■ **Required work**:
From the entries below, copy exactly the lines from the one that contains "Write part 2 of the Blender" through the one that contains "obj.matrix_world = Matrix.Identity(4)", both included, and only those.

■ **Supplied records**:
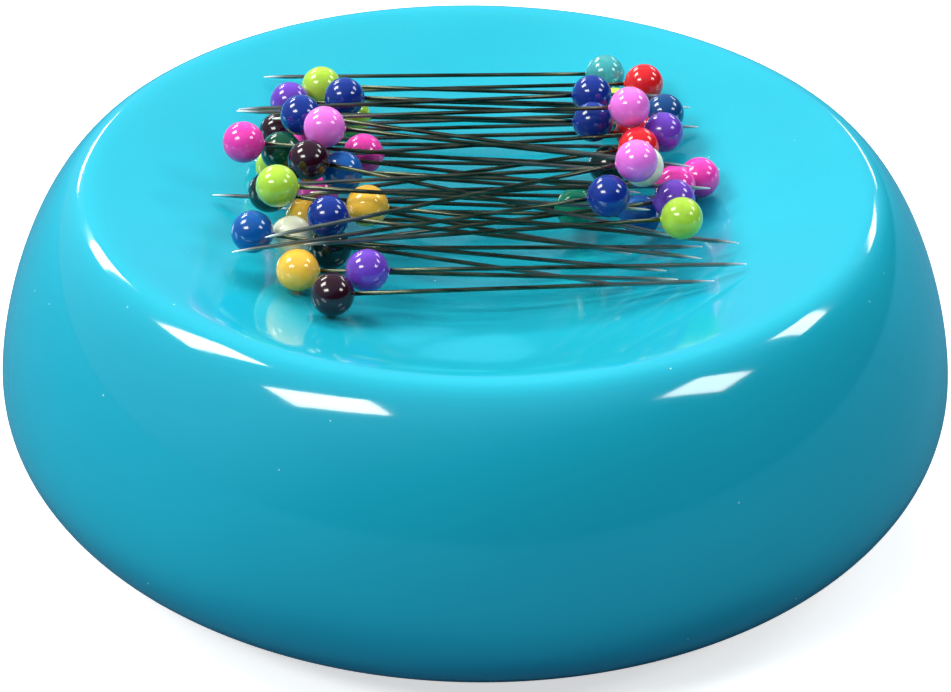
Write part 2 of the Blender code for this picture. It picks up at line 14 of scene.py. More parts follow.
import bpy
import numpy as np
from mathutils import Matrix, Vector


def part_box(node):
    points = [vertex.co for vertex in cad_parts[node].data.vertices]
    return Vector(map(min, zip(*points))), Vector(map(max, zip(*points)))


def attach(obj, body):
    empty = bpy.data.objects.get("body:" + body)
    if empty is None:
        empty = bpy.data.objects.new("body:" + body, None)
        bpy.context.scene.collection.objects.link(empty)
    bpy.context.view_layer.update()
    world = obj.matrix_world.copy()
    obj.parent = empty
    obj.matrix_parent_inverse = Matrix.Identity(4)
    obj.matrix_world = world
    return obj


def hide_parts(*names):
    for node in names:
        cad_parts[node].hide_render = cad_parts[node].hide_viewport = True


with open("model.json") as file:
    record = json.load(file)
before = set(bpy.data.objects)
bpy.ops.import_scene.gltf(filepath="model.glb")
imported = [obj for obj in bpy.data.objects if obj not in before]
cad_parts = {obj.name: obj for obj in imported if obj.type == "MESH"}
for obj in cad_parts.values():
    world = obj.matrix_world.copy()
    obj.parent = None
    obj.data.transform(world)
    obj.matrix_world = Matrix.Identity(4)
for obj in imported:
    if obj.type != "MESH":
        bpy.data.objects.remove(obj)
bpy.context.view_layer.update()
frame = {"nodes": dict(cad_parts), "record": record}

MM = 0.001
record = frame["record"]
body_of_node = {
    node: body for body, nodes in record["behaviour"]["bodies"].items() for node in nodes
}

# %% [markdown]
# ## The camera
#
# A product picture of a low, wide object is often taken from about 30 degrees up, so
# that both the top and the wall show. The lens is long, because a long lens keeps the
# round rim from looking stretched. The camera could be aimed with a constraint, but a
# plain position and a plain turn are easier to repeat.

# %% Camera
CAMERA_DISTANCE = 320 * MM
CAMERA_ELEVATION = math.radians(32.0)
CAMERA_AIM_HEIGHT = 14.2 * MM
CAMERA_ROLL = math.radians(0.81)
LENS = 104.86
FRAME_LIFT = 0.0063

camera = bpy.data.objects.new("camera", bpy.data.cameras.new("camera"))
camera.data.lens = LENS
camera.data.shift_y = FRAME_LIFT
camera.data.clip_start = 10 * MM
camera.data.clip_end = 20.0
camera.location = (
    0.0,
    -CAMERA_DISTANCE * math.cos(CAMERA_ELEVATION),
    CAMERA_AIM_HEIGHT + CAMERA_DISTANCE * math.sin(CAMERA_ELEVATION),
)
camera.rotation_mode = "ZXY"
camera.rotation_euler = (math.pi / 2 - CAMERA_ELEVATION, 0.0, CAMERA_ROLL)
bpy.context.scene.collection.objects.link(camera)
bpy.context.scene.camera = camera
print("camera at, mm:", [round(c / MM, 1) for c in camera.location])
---
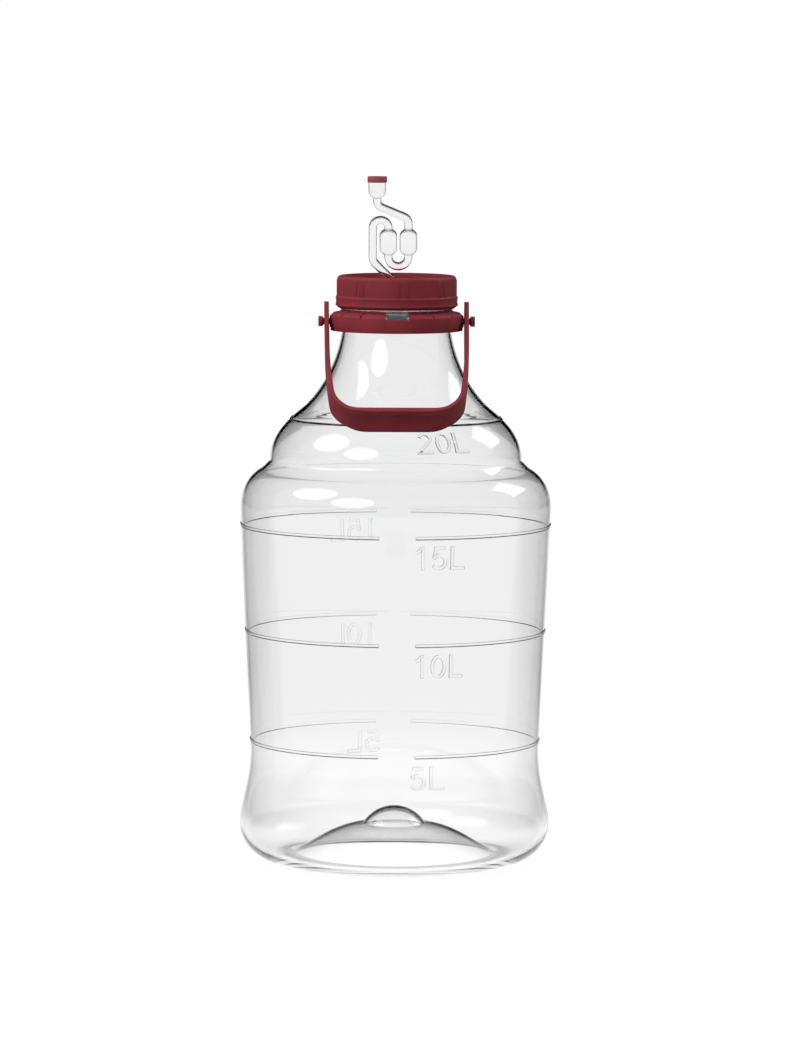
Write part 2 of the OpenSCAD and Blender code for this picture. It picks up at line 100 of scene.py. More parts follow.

■ **Correct response**:
Write part 2 of the Blender code for this picture. It picks up at line 14 of scene.py. More parts follow.
import bpy
import numpy as np
from mathutils import Matrix, Vector


def part_box(node):
    points = [vertex.co for vertex in cad_parts[node].data.vertices]
    return Vector(map(min, zip(*points))), Vector(map(max, zip(*points)))


def attach(obj, body):
    empty = bpy.data.objects.get("body:" + body)
    if empty is None:
        empty = bpy.data.objects.new("body:" + body, None)
        bpy.context.scene.collection.objects.link(empty)
    bpy.context.view_layer.update()
    world = obj.matrix_world.copy()
    obj.parent = empty
    obj.matrix_parent_inverse = Matrix.Identity(4)
    obj.matrix_world = world
    return obj


def hide_parts(*names):
    for node in names:
        cad_parts[node].hide_render = cad_parts[node].hide_viewport = True


with open("model.json") as file:
    record = json.load(file)
before = set(bpy.data.objects)
bpy.ops.import_scene.gltf(filepath="model.glb")
imported = [obj for obj in bpy.data.objects if obj not in before]
cad_parts = {obj.name: obj for obj in imported if obj.type == "MESH"}
for obj in cad_parts.values():
    world = obj.matrix_world.copy()
    obj.parent = None
    obj.data.transform(world)
    obj.matrix_world = Matrix.Identity(4)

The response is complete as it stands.